SUPPLIED ENTRIES:
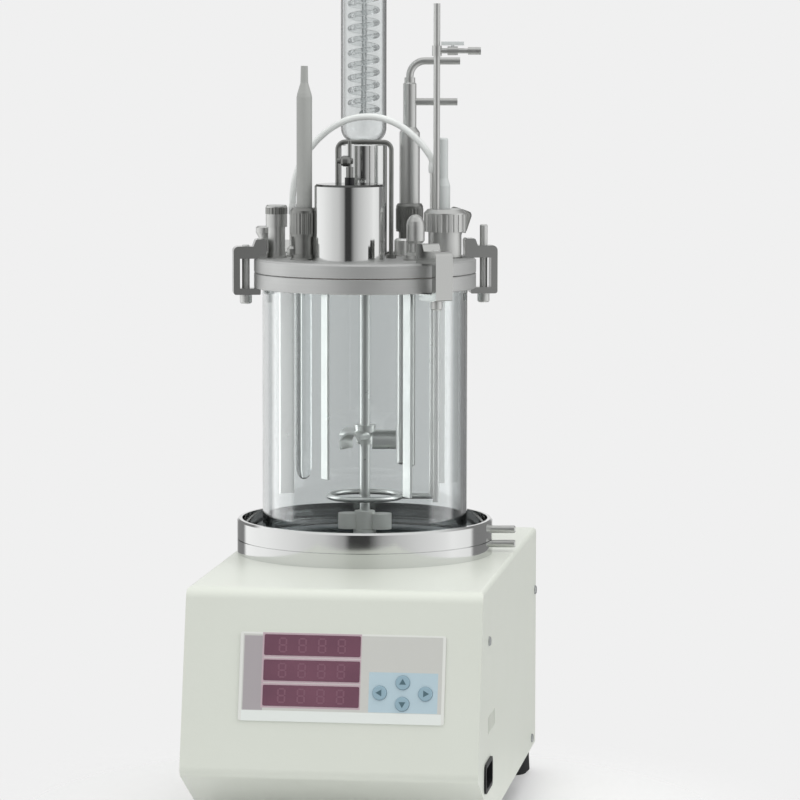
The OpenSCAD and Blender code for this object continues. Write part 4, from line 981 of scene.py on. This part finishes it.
EPOXY = "#A4A6A3"
EPOXY_ROUGHNESS = 0.34
epoxy, tree, shader = material("grey_epoxy", EPOXY, EPOXY_ROUGHNESS)
lathe = noise(tree, rings(tree, middle("ph_electrode")), 1.2)
is_epoxy = above(tree, head_top)
shaft = blend(tree, is_epoxy, linear("#F4F6F6"), linear(EPOXY))
feed(tree, shader, Base_Color=shaft, Roughness=between(tree, is_epoxy, 0.03, EPOXY_ROUGHNESS),
     Transmission_Weight=between(tree, is_epoxy, 1.0, 0.0))
relief(tree, shader, lathe, 0.01)
dress(epoxy, "ph_electrode")

# %% [markdown]
# ## Glass
# The jar and the condenser are borosilicate glass, with an index of 1.47. Their grey-green tint is partly
# the glass's own trace of colour in the thick parts and partly painted shade, which greys what is seen
# through them, the jar most. The condenser's mantle is a trace rougher than the jar, and the coil in it
# rougher still. A renderer that follows light backwards finds almost no path from a lamp through
# curved glass, so glass would throw a hard black shadow. For shadow rays the glass is therefore
# swapped for a plain see-through shader, tinted as the glass is.

# %% Borosilicate glass
GLASS_INDEX = 1.474
# Drawn glass is never quite even: its waves are this many mm apart and this many mm deep
WAVE_LENGTH = 30
WAVE_DEPTH = 0.05


def borosilicate(name, code, shade, roughness=0.0):
    """Glass whose shadow is only a tint: shade is the colour that a shadow ray keeps."""
    glass, tree, shader = material(name, code, roughness, Transmission_Weight=1.0, IOR=GLASS_INDEX)
    ray = add(tree, "LightPath").outputs
    clear = add(tree, "BsdfTransparent", {"Color": linear(shade)})
    mixed = add(tree, "MixShader", {"Fac": ray["Is Shadow Ray"], 1: shader.outputs["BSDF"],
                                    2: clear.outputs["BSDF"]})
    tree.links.new(mixed.outputs["Shader"], tree.nodes["Material Output"].inputs["Surface"])
    relief(tree, shader, noise(tree, spot(tree), WAVE_LENGTH, detail=1.0), WAVE_DEPTH)
    return glass


# The jar's grey tint is partly painted shade: it greys everything seen through the jar
jar_glass = borosilicate("borosilicate_jar", "#DFE2E2", "#E6EAEA")
condenser_skin = borosilicate("borosilicate_condenser", "#EDEFEF", "#E6EAEA", 0.03)
coil_glass = borosilicate("borosilicate_coil", "#F4F5F5", "#E0E4E4", 0.25)
dress(jar_glass, "glass_jar")
dress(condenser_skin, "condenser_glass")
wear(coil_glass, coil)
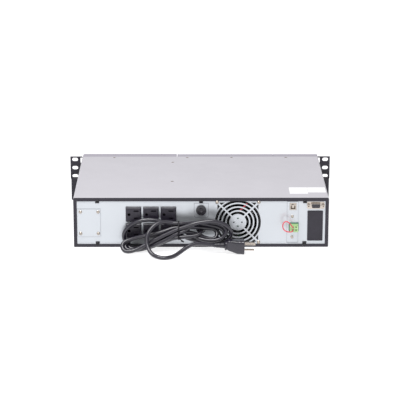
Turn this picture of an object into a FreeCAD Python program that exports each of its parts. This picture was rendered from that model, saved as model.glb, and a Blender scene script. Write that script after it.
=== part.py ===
import FreeCAD, Part
import math
import os
import re
from Sketcher import Constraint

# Two-unit rackmount uninterruptible power supply, about 1 kVA, with two 12 V batteries.
# Every sub-part is modelled from the outer face of the rear border: x to the right as seen from
# behind, y forwards into the case, z up from the underside. One placement then moves each of
# them so that the origin is under the middle of the object.

Vector = FreeCAD.Vector
Placement = FreeCAD.Placement
Rotation = FreeCAD.Rotation

ALONG_Z = Rotation()
ALONG_X = Rotation(Vector(0, 1, 0), 90)
AGAINST_X = Rotation(Vector(0, 1, 0), -90)
ALONG_Y = Rotation(Vector(1, 0, 0), -90)
AGAINST_Y = Rotation(Vector(1, 0, 0), 90)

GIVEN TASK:
Write out every record verbatim.

WRITTEN RESPONSE:
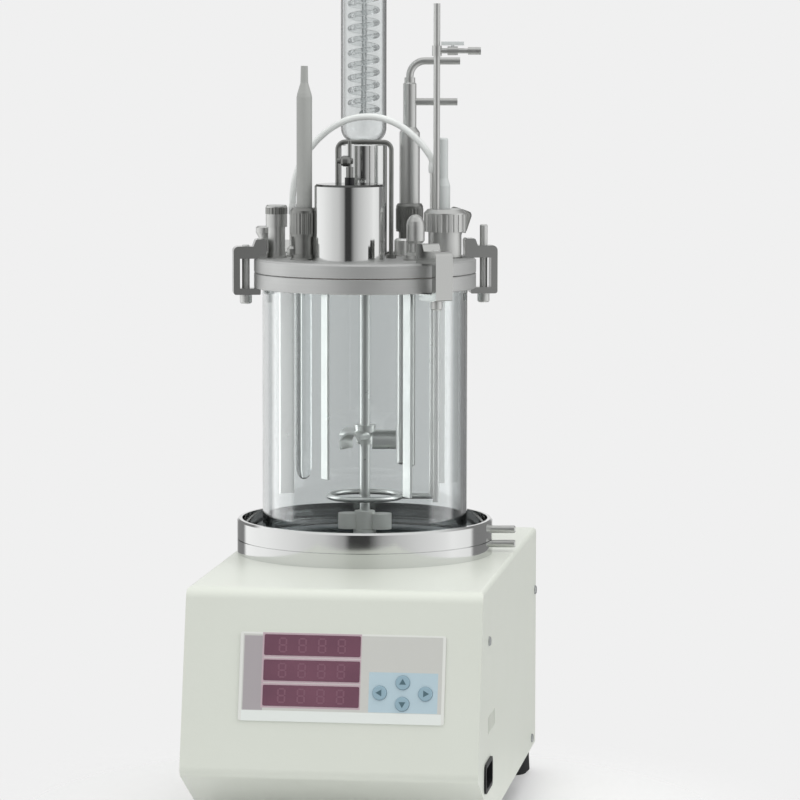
The OpenSCAD and Blender code for this object continues. Write part 4, from line 981 of scene.py on. This part finishes it.
EPOXY = "#A4A6A3"
EPOXY_ROUGHNESS = 0.34
epoxy, tree, shader = material("grey_epoxy", EPOXY, EPOXY_ROUGHNESS)
lathe = noise(tree, rings(tree, middle("ph_electrode")), 1.2)
is_epoxy = above(tree, head_top)
shaft = blend(tree, is_epoxy, linear("#F4F6F6"), linear(EPOXY))
feed(tree, shader, Base_Color=shaft, Roughness=between(tree, is_epoxy, 0.03, EPOXY_ROUGHNESS),
     Transmission_Weight=between(tree, is_epoxy, 1.0, 0.0))
relief(tree, shader, lathe, 0.01)
dress(epoxy, "ph_electrode")

# %% [markdown]
# ## Glass
# The jar and the condenser are borosilicate glass, with an index of 1.47. Their grey-green tint is partly
# the glass's own trace of colour in the thick parts and partly painted shade, which greys what is seen
# through them, the jar most. The condenser's mantle is a trace rougher than the jar, and the coil in it
# rougher still. A renderer that follows light backwards finds almost no path from a lamp through
# curved glass, so glass would throw a hard black shadow. For shadow rays the glass is therefore
# swapped for a plain see-through shader, tinted as the glass is.

# %% Borosilicate glass
GLASS_INDEX = 1.474
# Drawn glass is never quite even: its waves are this many mm apart and this many mm deep
WAVE_LENGTH = 30
WAVE_DEPTH = 0.05


def borosilicate(name, code, shade, roughness=0.0):
    """Glass whose shadow is only a tint: shade is the colour that a shadow ray keeps."""
    glass, tree, shader = material(name, code, roughness, Transmission_Weight=1.0, IOR=GLASS_INDEX)
    ray = add(tree, "LightPath").outputs
    clear = add(tree, "BsdfTransparent", {"Color": linear(shade)})
    mixed = add(tree, "MixShader", {"Fac": ray["Is Shadow Ray"], 1: shader.outputs["BSDF"],
                                    2: clear.outputs["BSDF"]})
    tree.links.new(mixed.outputs["Shader"], tree.nodes["Material Output"].inputs["Surface"])
    relief(tree, shader, noise(tree, spot(tree), WAVE_LENGTH, detail=1.0), WAVE_DEPTH)
    return glass


# The jar's grey tint is partly painted shade: it greys everything seen through the jar
jar_glass = borosilicate("borosilicate_jar", "#DFE2E2", "#E6EAEA")
condenser_skin = borosilicate("borosilicate_condenser", "#EDEFEF", "#E6EAEA", 0.03)
coil_glass = borosilicate("borosilicate_coil", "#F4F5F5", "#E0E4E4", 0.25)
dress(jar_glass, "glass_jar")
dress(condenser_skin, "condenser_glass")
wear(coil_glass, coil)
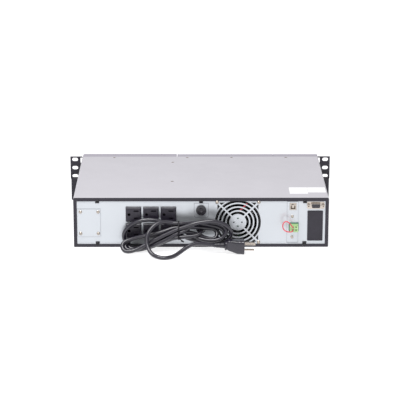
Turn this picture of an object into a FreeCAD Python program that exports each of its parts. This picture was rendered from that model, saved as model.glb, and a Blender scene script. Write that script after it.
=== part.py ===
import FreeCAD, Part
import math
import os
import re
from Sketcher import Constraint

# Two-unit rackmount uninterruptible power supply, about 1 kVA, with two 12 V batteries.
# Every sub-part is modelled from the outer face of the rear border: x to the right as seen from
# behind, y forwards into the case, z up from the underside. One placement then moves each of
# them so that the origin is under the middle of the object.

Vector = FreeCAD.Vector
Placement = FreeCAD.Placement
Rotation = FreeCAD.Rotation

ALONG_Z = Rotation()
ALONG_X = Rotation(Vector(0, 1, 0), 90)
AGAINST_X = Rotation(Vector(0, 1, 0), -90)
ALONG_Y = Rotation(Vector(1, 0, 0), -90)
AGAINST_Y = Rotation(Vector(1, 0, 0), 90)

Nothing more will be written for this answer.